今回紹介するのは、1997年に同ブランドから登場した「L.U.C.1860」の復刻モデルだ。オリジナルと同じ直径36.5mmのケースには、リサイクル素材を主原料としつつ抗アレルギー性、耐摩耗性、審美性に優れる同社独自のスティール合金、ルーセントスティールを採用している。

ソリッドゴールドにガルバニック加工を施したサーモンダイアルには、手作業によるギヨシェ装飾が施され、光の当たり具合によって豊かな表情を見せる。くさび型のインデックスやドーフィン型の針は、ホワイトゴールド製だ。

ムーブメントは、ふたつの香箱によって約65時間のパワーリザーブを獲得した、マイクロローター式自動巻きのCal.L.U.C 96.40-Lを搭載する。受けに施されたストライプ装飾や面取りなど、ジュネーブシールが与えられた仕上げを楽しむことが可能だ。


大切な時計を守るために気を付けたいこと

お気に入りのドレスウォッチを購入したら、末永く愛用するために、意識したいポイントがある。

多くのドレスウォッチはスポーツウォッチに比べるとスペックは高くはなく、デリケートなアイテムであることを心に留めておこう。ここでは、使用上・保存上の注意点について解説する。

水濡れに注意する

ドレスウォッチは基本的にハードな使用を前提としていないため、防水性能が高くないモデルが多い。

ムーブメントや風防内に水が侵入することはぜひとも避けたいが、レザーストラップの劣化を防ぐうえでも水濡れは厳禁だ。

加えて、防水性能が低い腕時計、特にレザーストラップは湿気に弱い点にも留意しよう。手洗いや汗、雨に注意するのは当然として、保存時の換気や乾燥剤の使用も意識したい。

電化製品の近くに置かない

オメガのマスター クロノメーターモデル(耐磁性1万5000ガウス)など、一部のモデルは例外として、機械式時計は磁気の影響を受けやすい。

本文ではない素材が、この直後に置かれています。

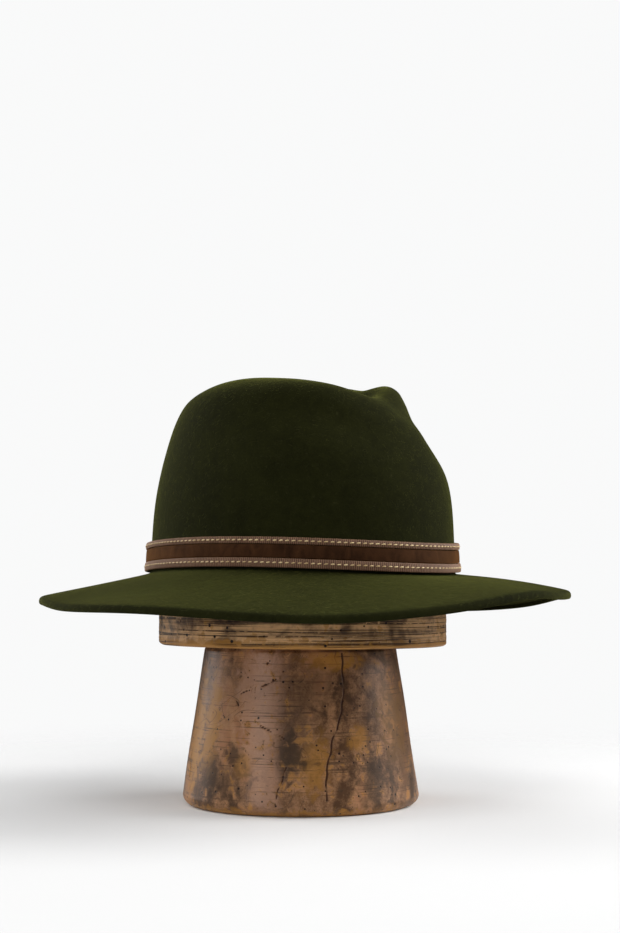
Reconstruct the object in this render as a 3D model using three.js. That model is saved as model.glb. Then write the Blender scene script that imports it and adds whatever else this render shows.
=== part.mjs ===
// A loden felt hat with a three-part leather band, on the plain turned wooden stand that holds it.
// Millimetres, +Z up. The hat's front is -Y and the wearer's left is +X. The origin is the middle of the
// stand's underside. Angles round the hat are degrees from the front towards the wearer's left.
import * as THREE from 'three';

// Felt: crown and brim are one blocked shell.
const FELT = 2.2;
const COLUMNS = 60;
const GAP = 0.3;

// Foot of the crown, where the wall turns out into the brim. Its line arches up at the sides.
const FOOT_LEVEL = 144.4;
const FOOT_ARCH = 1.9;
const FOOT_FILLET = 1.6;
const FOOT_HALF_LENGTH = 101.5;
const FOOT_HALF_WIDTH = 85;

// Level ovals of the open crown, before it is creased: height above the fillet, and how far the oval
// reaches to the front, to the back and to each side.
const CROWN_SECTIONS = [
  { height: 0, front: 101.5, back: 101.5, side: 85 },
  { height: 36, front: 100.4, back: 99.3, side: 83 },
  { height: 59, front: 97.4, back: 95.2, side: 79.6 },
  { height: 76, front: 94, back: 90.5, side: 75.8 },
  { height: 90, front: 89.5, back: 85.8, side: 71.8 },
  { height: 100, front: 84.5, back: 80.9, side: 67.8 },
  { height: 107, front: 78, back: 75.3, side: 63.5 },
  { height: 113, front: 69, back: 66, side: 56 },
  { height: 117.5, front: 57, back: 55.5, side: 47 },
  { height: 119.8, front: 44, back: 44, side: 37 },
  { height: 120.9, front: 30, back: 31, side: 26 },
  { height: 121.4, front: 15, back: 15, side: 13 },
  { height: 121.5, front: 0, back: 0, side: 0 },
];
const ROWS_PER_SECTION = 2;

// The lengthwise crease, from back to front: how far the ridges on the wearer's right and left fall below
// the open crown, how deep the crease lies between them, and half its width.
const CREASE = [
  { forward: -90, right: 0, left: 0, depth: 0, halfWidth: 22 },
  { forward: -65, right: 0, left: 0, depth: 3, halfWidth: 25 },
  { forward: -35, right: 1, left: 1, depth: 14, halfWidth: 28 },
  { forward: -10, right: 2.3, left: 2, depth: 20, halfWidth: 28 },
  { forward: 10, right: 3.3, left: 3.5, depth: 22, halfWidth: 28 },
  { forward: 25, right: 3.2, left: 4.5, depth: 23, halfWidth: 28 },
  { forward: 38, right: 3, left: 1, depth: 20, halfWidth: 28 },
  { forward: 48, right: 3.6, left: -0.8, depth: 13, halfWidth: 26 },
  { forward: 57, right: 5.4, left: 0.3, depth: 6.5, halfWidth: 24 },
  { forward: 65, right: 8, left: 6.3, depth: 2.5, halfWidth: 22 },
  { forward: 72, right: 11, left: 14, depth: 0.5, halfWidth: 22 },
  { forward: 80, right: 14.5, left: 17, depth: 0, halfWidth: 22 },
  { forward: 92, right: 15, left: 15, depth: 0, halfWidth: 24 },
  { forward: 105, right: 8, left: 8, depth: 0, halfWidth: 24 },
];
const CREASE_FADES_AT = 40;
const RIDGE_BLEND = 14;

// The two pinches at the front: the angle and height of each one's middle, how far it spreads round and
// reaches up and down, and how deep it is. The wearer's right one is the shallower and wider.
const PINCHES = [
  { angle: -50, spread: 30, height: 95, reach: 15, depth: 7 },
  { angle: 41, spread: 21, height: 92, reach: 18, depth: 15 },
];

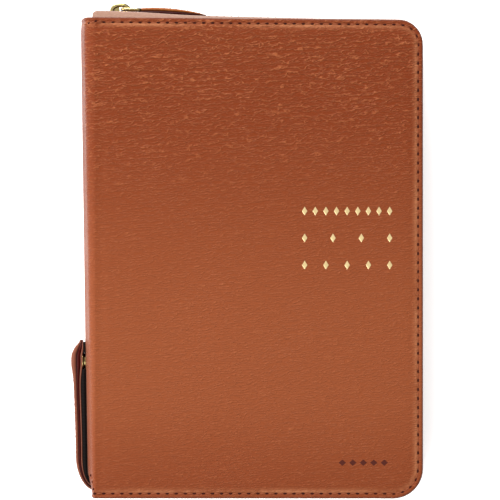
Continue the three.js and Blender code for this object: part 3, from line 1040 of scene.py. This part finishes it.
def strap_tape(name, first_y, last_y, material, *nodes):
    """The zip's own tape end, doubled up between the strap's inner leather and the spine; near black, it is
    painted shade filling the gap there.
    """
    rings = []
    clearance = 0.12
    for point, normal, half in strap_line(first_y, last_y):
        inner = point - normal * (half + 0.03)
        if inner.y < first_y:
            continue
        outer, back = [], []
        for w in spaced(-1, 1, 8):
            z = MIDDLE + w * (strap_width(point.y) - 0.2)
            room = spine_surface(inner.y, z) - clearance - inner.x
            outer.append(Vector((*inner, z)))
            back.append(Vector((inner.x + max(room, 0.25), inner.y, z)))
        rings.append(outer + back[::-1])
    blend_strap(strip_piece(name, rings, material), "zip_tape", *nodes)


def make_strap(materials):
    """The strap's face, dark filling and backing, the zip's near-black tape behind it as painted shade, and
    two rows of stitches.
    """
    strap_layer("strap_face", 0.57, 1.0, materials["strap"], "cover_leather", "strap_outer_leather")
    strap_layer("strap_filling", 0.19, 0.56, materials["core"], "zip_tape", "strap_zip_end", 0.3)
    strap_layer("strap_backing", 0.0, 0.18, materials["strap"], "cover_leather", "strap_inner_leather")
    # The tape's two lengths end just under the snap's rim.
    foot, under_snap = -106.0, SNAP_RADIUS - 1.4
    strap_tape("strap_tape", foot, SNAP.y - under_snap, materials["tape_end"], "zip_tape_end")
    strap_tape("strap_tape_tip", SNAP.y + under_snap, STRAP_TOP - 0.9, materials["tape_end"])
    run = strap_line(BEND_CENTRE.y, SNAP.y - 7)
    for name, side in (("strap_stitches_low", -1), ("strap_stitches_high", 1)):
        z = MIDDLE + side * (STRAP_HALF_WIDTH - 1.6)
        path = [(*(point + normal * (half - 0.1)), z) for point, normal, half in run]
        stitch_row(name, path, materials, "tail_strap", 3.6, 0.5)


# ---------------------------------------------------------------- metal and small pieces


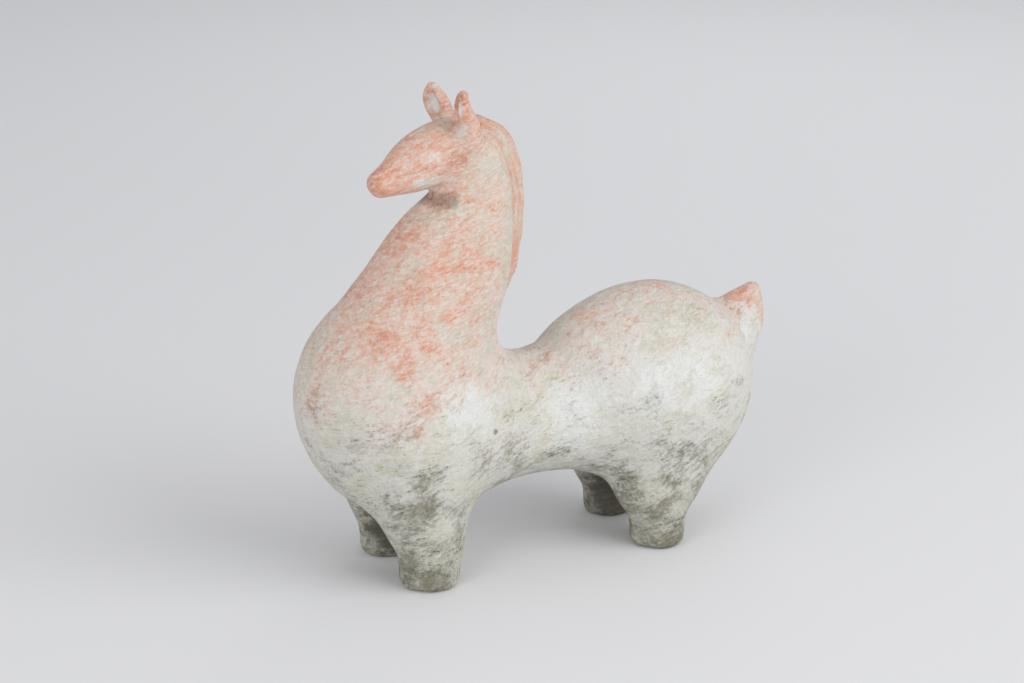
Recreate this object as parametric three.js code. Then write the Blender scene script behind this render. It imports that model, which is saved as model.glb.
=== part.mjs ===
// Clay horse in the manner of a haniwa tomb figure, modelled by hand as one hollow piece and fired.
// Millimetres, +Z up. The horse looks along -X, its left side faces -Y and its soles are on z = 0.
import * as THREE from "three";

const { Box3, CatmullRomCurve3, Euler, Matrix4, Vector3 } = THREE;
const rad = THREE.MathUtils.degToRad;

// Overall sizes: ground to ear tips, and middle of the front soles to middle of the hind soles
const height = 300;
const stance = 159;

// Breadths of the body
const chestWidth = 114;
const waistWidth = 80;
const rumpWidth = 114;
const tailWidth = 27;

// Soles: diameters, distances between the left and right middles, and the rounding around each one
const frontSole = 37;
const hindSole = 35;
const frontTrack = 62;
const hindTrack = 63;
const soleEdge = 5;

// Head, from behind the poll to the muzzle, turned a little to the horse's left
const headLength = 70;
const headWidth = 34;
const headTurn = rad(8);
const poll = { x: 22, z: 266 };

// Ears, set on the poll, and the ridge of the mane
const earLength = 30;
const earWidth = 17;
const earThickness = 9;
const earSpread = 28;
const earBack = 31;
const earRoot = 274.5;
const maneWidth = 12;

// Widths over which one form flows into the next, as wet clay is smoothed
const bodyBlend = 30;
const legBlend = 12;
const tailBlend = 12;
const jawBlend = 7;
const fineBlend = 4;
const bowlEdge = 1.5;

// Distance between the surface's points, at each share of the height from the ground up
const grain = [
  [0.53, 8.35],
  [0.77, 5.8],
  [0.83, 4.3],
  [0.92, 4.2],
  [0.96, 2.7],
];

// Hundredths of the height, the measure of the horse's pose and proportions
const part = (hundredths) => (height * hundredths) / 100;

// A station has its centre, its half depth in the side view and its half breadth across the horse.
const station = (x, z, deep, across, y = 0) => ({ x, y, z, deep, across });

// Two distances to a surface flow together over the given width.
function blend(a, b, width) {
  const near = Math.max(width - Math.abs(a - b), 0) / width;
  return Math.min(a, b) - (near * near * width) / 4;
}

// What lies inside b is taken out of a, with its edge rounded over the given width.
function hollow(a, b, width) {
  return -blend(-a, b, width);
}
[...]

最近の高級腕時計は耐磁性を高めるために非磁性の部品を使用しているものもあるが、多くのモデルのヒゲゼンマイは鉄製だ。

強い磁気を帯びると精度に悪影響を及ぼし、運針が止まったり、最悪の場合はムーブメントが故障したりする。電子レンジや磁石など、強い磁気を発するものには近付けないようにしよう。


ドレスウォッチで上品な男の身だしなみを

冠婚葬祭の場では、スポーティーなステンレススティール製ブレスレットやラバーストラップはそぐわない。腕時計はシーンに合ったものを着用することが大人の男性のエチケットだ。

着用する機会が少ないからといって、手は抜けない。レザーストラップの気品漂うドレスウォッチを身に着け、エレガントな男の身だしなみを整えよう。